### Task objective
Gather all lines with the word "metres" in them.

§

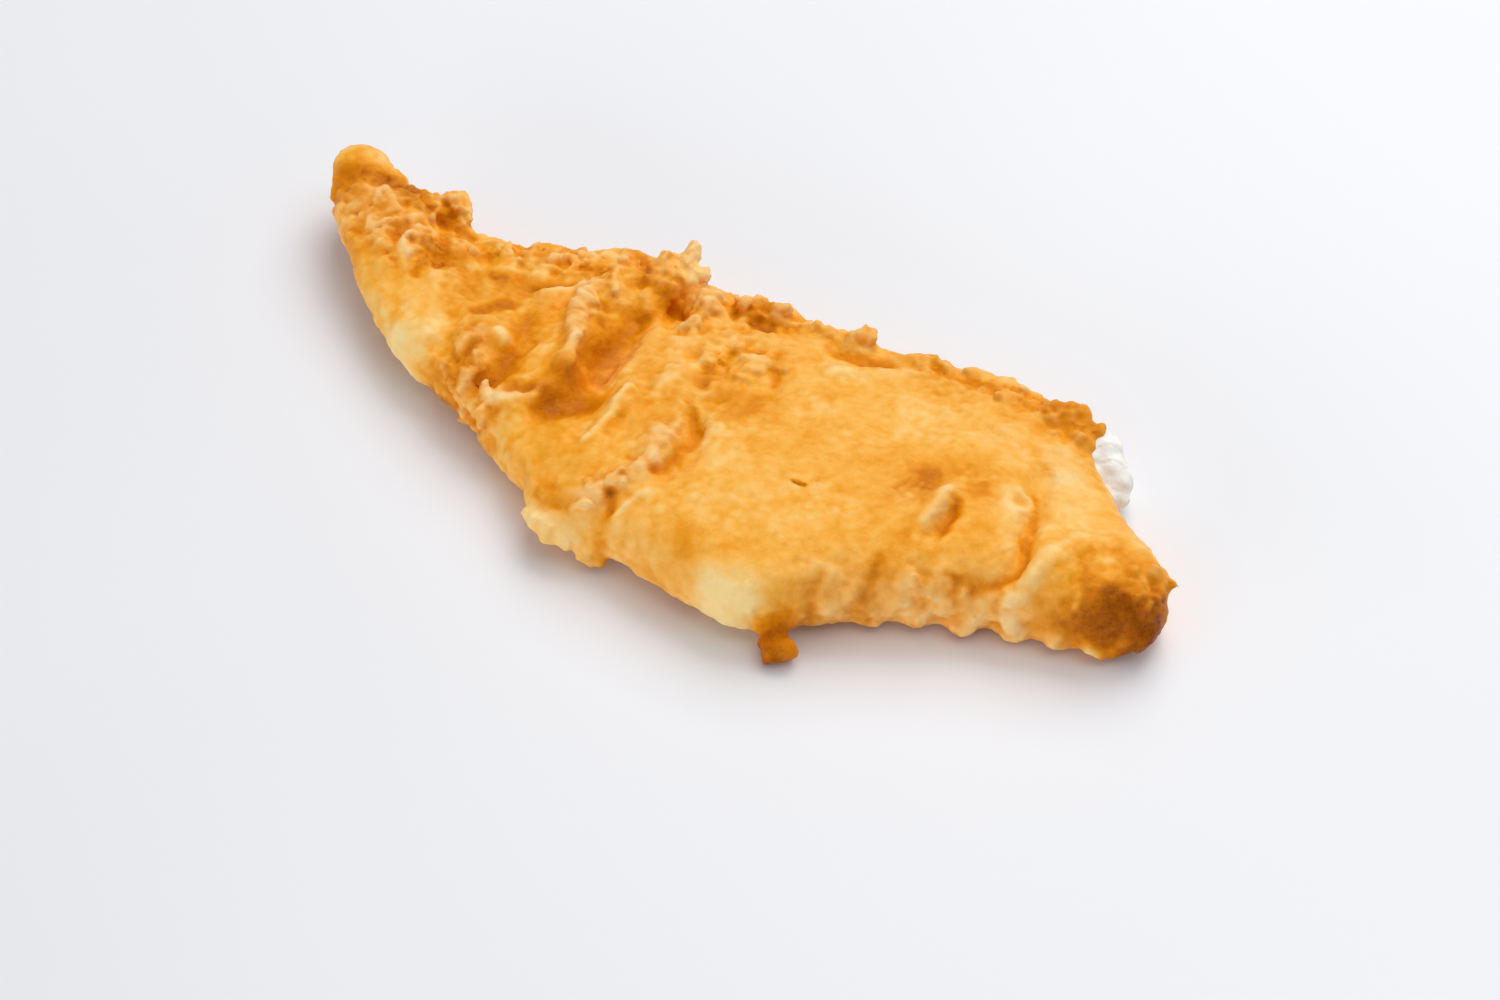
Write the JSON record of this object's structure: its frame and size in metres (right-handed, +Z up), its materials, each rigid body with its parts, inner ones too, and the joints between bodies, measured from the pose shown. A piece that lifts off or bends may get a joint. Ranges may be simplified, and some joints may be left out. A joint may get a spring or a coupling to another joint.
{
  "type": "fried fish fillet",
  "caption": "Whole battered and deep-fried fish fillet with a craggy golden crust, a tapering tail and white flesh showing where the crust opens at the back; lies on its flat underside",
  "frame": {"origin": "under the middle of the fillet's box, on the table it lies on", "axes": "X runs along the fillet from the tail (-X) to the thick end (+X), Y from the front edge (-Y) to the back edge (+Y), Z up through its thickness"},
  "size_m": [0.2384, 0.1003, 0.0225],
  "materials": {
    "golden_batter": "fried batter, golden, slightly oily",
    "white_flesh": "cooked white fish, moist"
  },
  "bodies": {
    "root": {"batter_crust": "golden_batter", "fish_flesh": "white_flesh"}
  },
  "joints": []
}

§

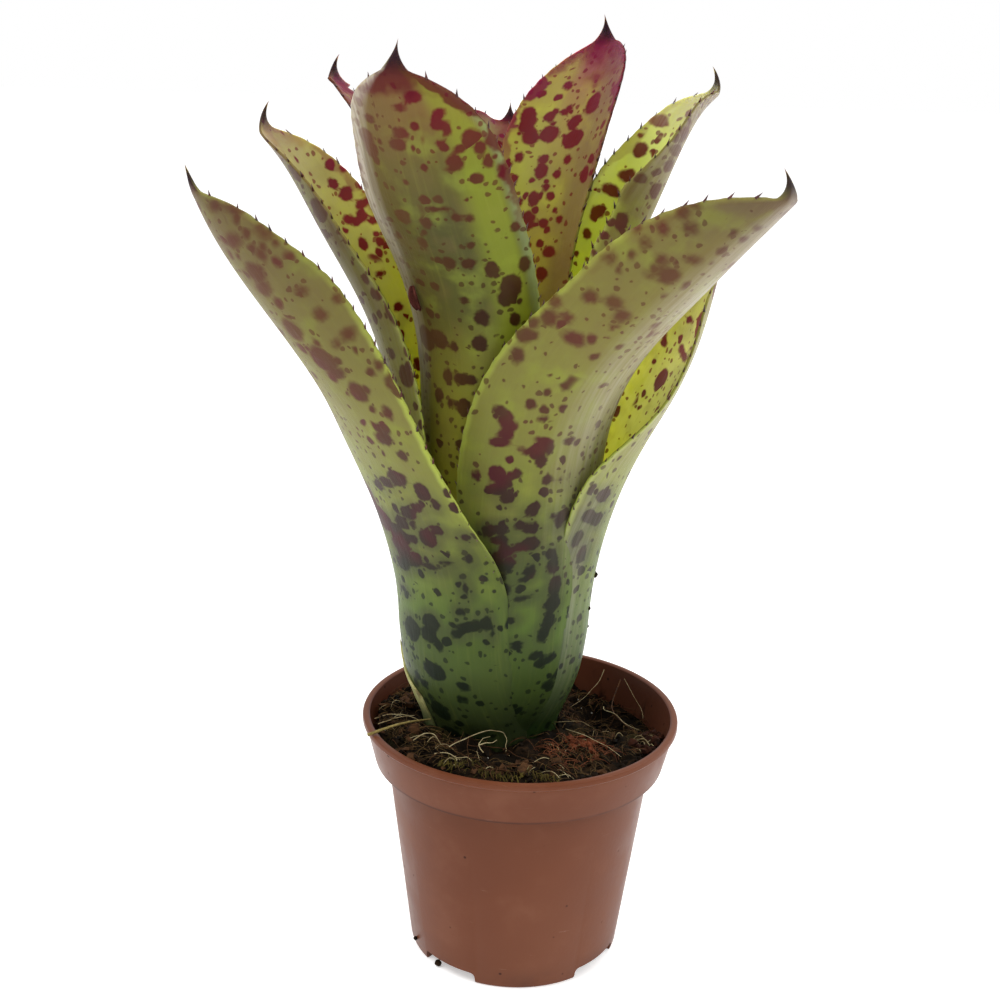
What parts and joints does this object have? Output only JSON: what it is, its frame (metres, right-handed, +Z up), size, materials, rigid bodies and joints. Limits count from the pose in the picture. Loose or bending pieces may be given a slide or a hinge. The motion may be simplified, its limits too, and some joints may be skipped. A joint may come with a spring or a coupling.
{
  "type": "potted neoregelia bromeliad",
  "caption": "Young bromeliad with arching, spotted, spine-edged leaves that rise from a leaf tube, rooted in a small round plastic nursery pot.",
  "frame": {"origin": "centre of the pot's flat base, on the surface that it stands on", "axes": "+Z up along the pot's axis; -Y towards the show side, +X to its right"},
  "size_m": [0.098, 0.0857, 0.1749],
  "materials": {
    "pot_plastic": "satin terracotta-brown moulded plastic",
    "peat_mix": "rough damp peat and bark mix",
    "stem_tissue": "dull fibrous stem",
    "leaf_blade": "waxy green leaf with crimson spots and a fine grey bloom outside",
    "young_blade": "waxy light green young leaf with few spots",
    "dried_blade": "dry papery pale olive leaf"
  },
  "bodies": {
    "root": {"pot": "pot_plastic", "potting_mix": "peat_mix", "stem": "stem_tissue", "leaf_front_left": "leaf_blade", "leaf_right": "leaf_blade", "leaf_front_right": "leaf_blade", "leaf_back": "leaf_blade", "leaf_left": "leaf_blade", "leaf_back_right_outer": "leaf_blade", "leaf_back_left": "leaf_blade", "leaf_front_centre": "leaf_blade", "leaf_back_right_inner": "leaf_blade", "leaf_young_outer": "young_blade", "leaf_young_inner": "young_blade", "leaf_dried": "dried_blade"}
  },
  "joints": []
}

§

### Exercise solution
Write the JSON record of this object's structure: its frame and size in metres (right-handed, +Z up), its materials, each rigid body with its parts, inner ones too, and the joints between bodies, measured from the pose shown. A piece that lifts off or bends may get a joint. Ranges may be simplified, and some joints may be left out. A joint may get a spring or a coupling to another joint.
What parts and joints does this object have? Output only JSON: what it is, its frame (metres, right-handed, +Z up), size, materials, rigid bodies and joints. Limits count from the pose in the picture. Loose or bending pieces may be given a slide or a hinge. The motion may be simplified, its limits too, and some joints may be skipped. A joint may come with a spring or a coupling.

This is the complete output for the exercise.